>> BEGIN Source records

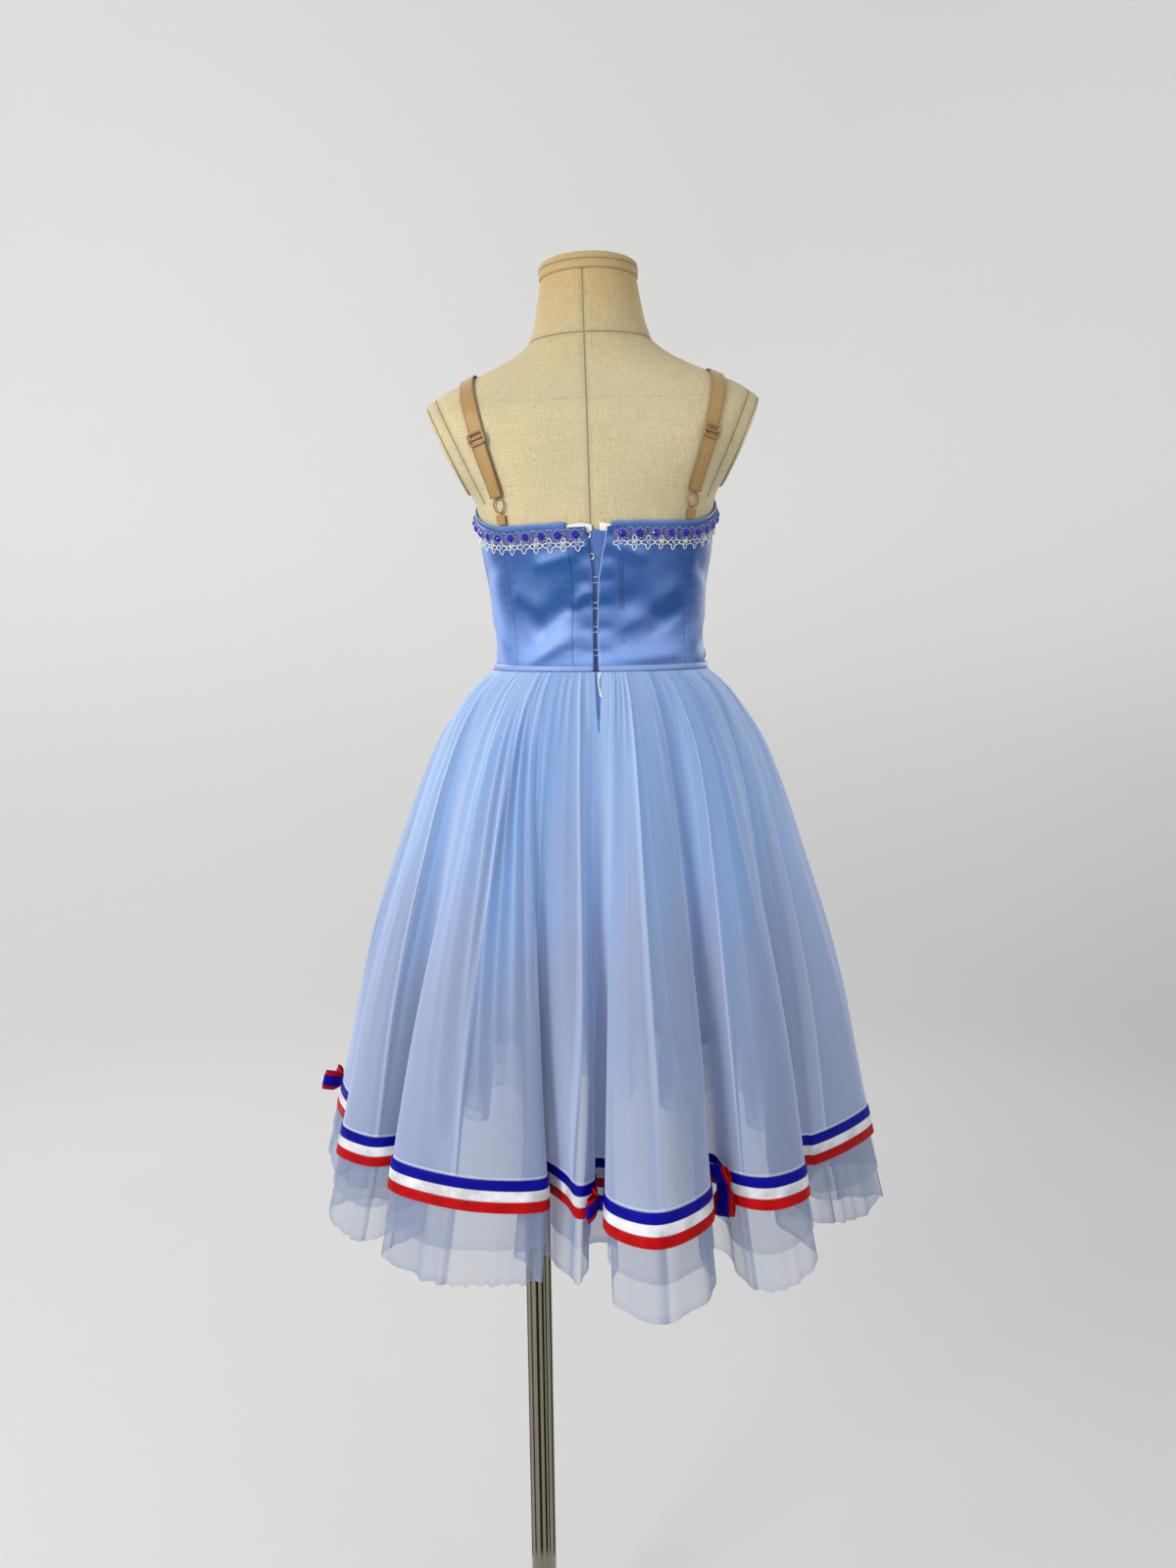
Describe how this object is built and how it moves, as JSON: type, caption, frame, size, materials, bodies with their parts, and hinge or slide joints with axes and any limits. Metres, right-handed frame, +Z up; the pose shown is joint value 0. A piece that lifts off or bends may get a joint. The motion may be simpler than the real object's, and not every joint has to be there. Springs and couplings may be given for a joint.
{
  "type": "ballet dress on a dress form",
  "caption": "Blue satin and tulle ballet dress with a hooked back, shoulder straps and a ribboned hem with bows, worn on a limbless linen dress form on a pole and round base.",
  "frame": {"origin": "the middle of the round base's underside, on the pole's axis", "axes": "+Z up along the pole, -Y towards the dress's front, +Y towards its hooked back, +X to the wearer's left"},
  "size_m": [0.5979, 0.5403, 1.577],
  "materials": {
    "linen": "fine plain-woven natural linen over padding",
    "chrome": "polished chrome",
    "steel": "bright wire and machined steel",
    "blue_satin": "light blue satin",
    "tulle": "sheer lavender-blue tulle",
    "ribbon_blue": "deep blue satin ribbon",
    "ribbon_white": "white satin ribbon",
    "ribbon_red": "red satin ribbon",
    "lace": "lavender lace",
    "cotton": "white cotton tape and edging",
    "strap": "tan satin elastic",
    "coated_wire": "tan nylon coating on wire"
  },
  "bodies": {
    "root": {"back_left": "blue_satin", "back_right": "blue_satin", "bow_back_inner_blue": "ribbon_blue", "bow_back_inner_red": "ribbon_red", "bow_back_outer_blue": "ribbon_blue", "bow_back_outer_red": "ribbon_red", "bow_front_blue": "ribbon_blue", "bow_front_red": "ribbon_red", "bow_left_blue": "ribbon_blue", "bow_left_red": "ribbon_red", "bow_right_blue": "ribbon_blue", "bow_right_red": "ribbon_red", "braid_lace": "lace", "braid_picot": "cotton", "eye_1": "steel", "eye_2": "steel", "eye_3": "steel", "eye_4": "steel", "eye_5": "steel", "eye_6": "steel", "form_arm_plate_left": "linen", "form_arm_plate_right": "linen", "form_neck_cap": "linen", "form_torso": "linen", "front": "blue_satin", "hem_ribbon_blue": "ribbon_blue", "hem_ribbon_red": "ribbon_red", "hem_ribbon_white": "ribbon_white", "hook_1": "steel", "hook_2": "steel", "hook_3": "steel", "hook_4": "steel", "hook_5": "steel", "hook_6": "steel", "overlay": "tulle", "petticoat_lower": "tulle", "petticoat_upper": "tulle", "placket_left": "blue_satin", "ring_left": "coated_wire", "ring_right": "coated_wire", "side_left": "blue_satin", "side_right": "blue_satin", "slider_left": "coated_wire", "slider_right": "coated_wire", "stand_base": "chrome", "stand_pole": "chrome", "stand_socket": "steel", "strap_left": "strap", "strap_loop_left": "strap", "strap_loop_right": "strap", "strap_right": "strap", "strap_tab_left": "strap", "strap_tab_right": "strap", "tape_left": "cotton", "tape_right": "cotton", "tape_waist": "cotton", "top_band": "blue_satin", "underlap": "blue_satin", "waist_piping": "blue_satin"}
  },
  "joints": []
}
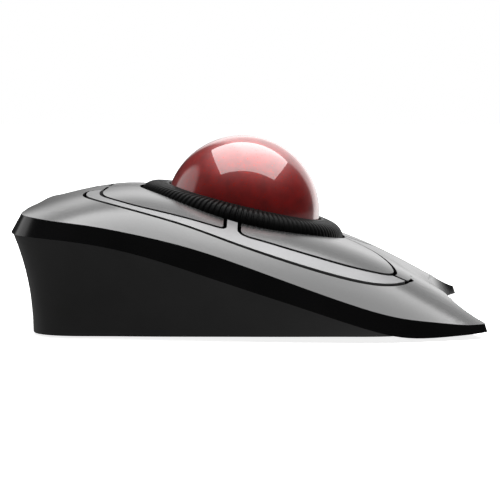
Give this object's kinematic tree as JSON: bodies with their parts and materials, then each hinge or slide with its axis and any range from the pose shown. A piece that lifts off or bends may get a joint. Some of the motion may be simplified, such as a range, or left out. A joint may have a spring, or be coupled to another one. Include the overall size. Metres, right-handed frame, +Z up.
{
  "type": "trackball mouse",
  "caption": "Wedge-shaped desktop trackball with a large centre ball, a knurled scroll ring round it, broad hinged buttons, winged palm-side front, battery bay and power slider underneath.",
  "frame": {"origin": "centre of the footprint's bounding box, on the desk", "axes": "+Z up, -Y towards the user, -X the user's left"},
  "size_m": [0.1284, 0.1598, 0.0648],
  "materials": {
    "gloss_black": "glossy moulded black",
    "silver_trim": "satin silver paint on plastic",
    "matte_black": "fine-grained matte black",
    "ring_black": "ribbed soft-touch black",
    "ball_red": "polished deep red with metallic flecks",
    "inner_black": "plain moulded black",
    "pale_plastic": "plain pale plastic",
    "circuit_board": "green solder mask",
    "chip_black": "moulded epoxy",
    "clear_lens": "clear",
    "steel": "bright",
    "cell_jacket": "plain printed film, no marks",
    "foot_rubber": "soft grey-black",
    "receiver_black": "plain black"
  },
  "bodies": {
    "casing": {"ball_cup": "inner_black", "ball_sensor_board": "circuit_board", "ball_sensor_chip": "chip_black", "ball_sensor_lens": "clear_lens", "base_shell": "matte_black", "battery_1": "cell_jacket", "battery_2": "cell_jacket", "battery_plates": "steel", "battery_springs": "steel", "battery_tray": "inner_black", "board_screws": "steel", "button_pins": "steel", "case_screws": "steel", "cup_screws": "steel", "front_left_switch": "inner_black", "front_right_switch": "inner_black", "left_switch_board": "circuit_board", "left_trim": "silver_trim", "main_board": "circuit_board", "main_chips": "chip_black", "power_switch_body": "inner_black", "rear_left_switch": "inner_black", "rear_right_switch": "inner_black", "right_switch_board": "circuit_board", "right_trim": "silver_trim", "ring_bearing": "inner_black", "ring_sensor": "inner_black", "ring_sensor_board": "circuit_board", "rubber_feet": "foot_rubber", "support_bearings": "pale_plastic", "top_cover": "gloss_black", "usb_receiver": "receiver_black"},
    "ball": {"ball": "ball_red"},
    "ring": {"scroll_ring": "ring_black", "encoder_skirt": "inner_black"},
    "rear_left_button": {"rear_left_button": "gloss_black"},
    "rear_left_plunger": {"rear_left_plunger": "pale_plastic"},
    "rear_right_button": {"rear_right_button": "gloss_black"},
    "rear_right_plunger": {"rear_right_plunger": "pale_plastic"},
    "front_left_button": {"front_left_button": "gloss_black"},
    "front_left_plunger": {"front_left_plunger": "pale_plastic"},
    "front_right_button": {"front_right_button": "gloss_black"},
    "front_right_plunger": {"front_right_plunger": "pale_plastic"},
    "door": {"battery_door": "matte_black"},
    "slider": {"power_slider": "pale_plastic"}
  },
  "joints": [
    {"name": "ball_roll", "type": "hinge", "parent": "casing", "child": "ball", "pos_m": [0, 0.0021, 0.0373], "axis": [1, 0, 0], "continuous": true},
    {"name": "ring_spin", "type": "hinge", "parent": "casing", "child": "ring", "pos_m": [0, 0.0021, 0.0373], "axis": [0, -0.2341, 0.9722], "continuous": true},
    {"name": "rear_left_press", "type": "hinge", "parent": "casing", "child": "rear_left_button", "pos_m": [-0.024, 0.0446, 0.04164], "axis": [1, 0, 0], "range_deg": [0, 1.1], "stiffness_Nm_per_rad": 1, "springref_deg": -0.69},
    {"name": "rear_left_plunge", "type": "slide", "parent": "casing", "child": "rear_left_plunger", "axis": [0, 0.2341, -0.9722], "range_m": [0, 0.0008]},
    {"name": "rear_right_press", "type": "hinge", "parent": "casing", "child": "rear_right_button", "pos_m": [0.024, 0.0446, 0.04164], "axis": [1, 0, 0], "range_deg": [0, 1.1], "stiffness_Nm_per_rad": 1, "springref_deg": -0.69},
    {"name": "rear_right_plunge", "type": "slide", "parent": "casing", "child": "rear_right_plunger", "axis": [0, 0.2341, -0.9722], "range_m": [0, 0.0008]},
    {"name": "front_left_press", "type": "hinge", "parent": "casing", "child": "front_left_button", "pos_m": [-0.029, -0.0389, 0.021], "axis": [-1, 0, 0], "range_deg": [0, 1.1], "stiffness_Nm_per_rad": 1, "springref_deg": -0.69},
    {"name": "front_left_plunge", "type": "slide", "parent": "casing", "child": "front_left_plunger", "axis": [0, 0.2341, -0.9722], "range_m": [0, 0.0008]},
    {"name": "front_right_press", "type": "hinge", "parent": "casing", "child": "front_right_button", "pos_m": [0.029, -0.0389, 0.021], "axis": [-1, 0, 0], "range_deg": [0, 1.1], "stiffness_Nm_per_rad": 1, "springref_deg": -0.69},
    {"name": "front_right_plunge", "type": "slide", "parent": "casing", "child": "front_right_plunger", "axis": [0, 0.2341, -0.9722], "range_m": [0, 0.0008]},
    {"name": "door_swing", "type": "hinge", "parent": "casing", "child": "door", "pos_m": [0, 0.0362, 0.002], "axis": [-1, 0, 0], "range_deg": [0, 90]},
    {"name": "power_slide", "type": "slide", "parent": "casing", "child": "slider", "axis": [0, 1, 0], "range_m": [0, 0.0035]}
  ],
  "couplings": [
    {"joint": "rear_left_plunge", "follows": "rear_left_press", "m_per_rad": 0.033834},
    {"joint": "rear_right_plunge", "follows": "rear_right_press", "m_per_rad": 0.033834},
    {"joint": "front_left_plunge", "follows": "front_left_press", "m_per_rad": 0.035676},
    {"joint": "front_right_plunge", "follows": "front_right_press", "m_per_rad": 0.035676}
  ]
}
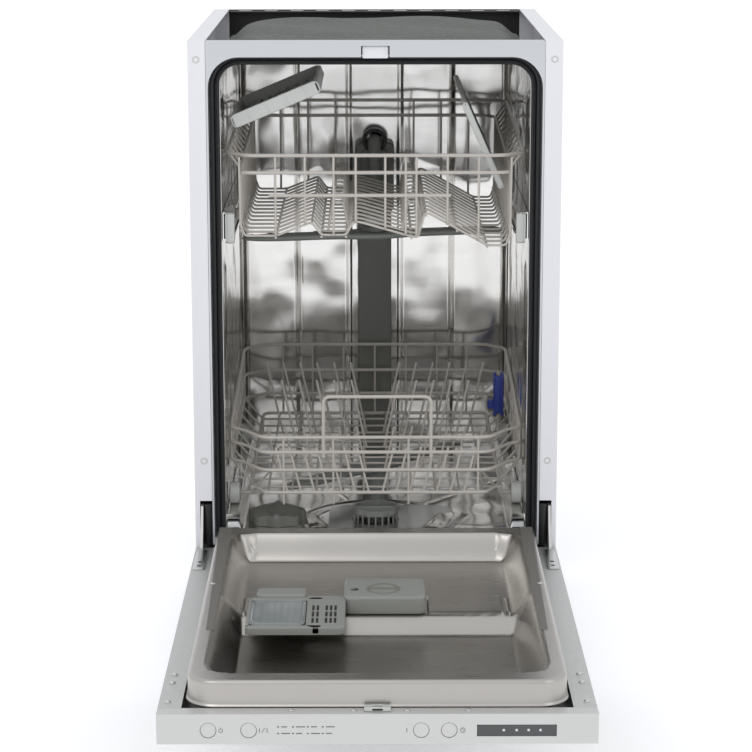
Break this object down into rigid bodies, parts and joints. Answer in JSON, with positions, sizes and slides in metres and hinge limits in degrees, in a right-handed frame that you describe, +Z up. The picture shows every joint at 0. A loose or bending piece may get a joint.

>> END Source records

_What is expected:_ Using the listing above, pull out all lines that hold the word "pose".

_Output of the task:_
Describe how this object is built and how it moves, as JSON: type, caption, frame, size, materials, bodies with their parts, and hinge or slide joints with axes and any limits. Metres, right-handed frame, +Z up; the pose shown is joint value 0. A piece that lifts off or bends may get a joint. The motion may be simpler than the real object's, and not every joint has to be there. Springs and couplings may be given for a joint.
Give this object's kinematic tree as JSON: bodies with their parts and materials, then each hinge or slide with its axis and any range from the pose shown. A piece that lifts off or bends may get a joint. Some of the motion may be simplified, such as a range, or left out. A joint may have a spring, or be coupled to another one. Include the overall size. Metres, right-handed frame, +Z up.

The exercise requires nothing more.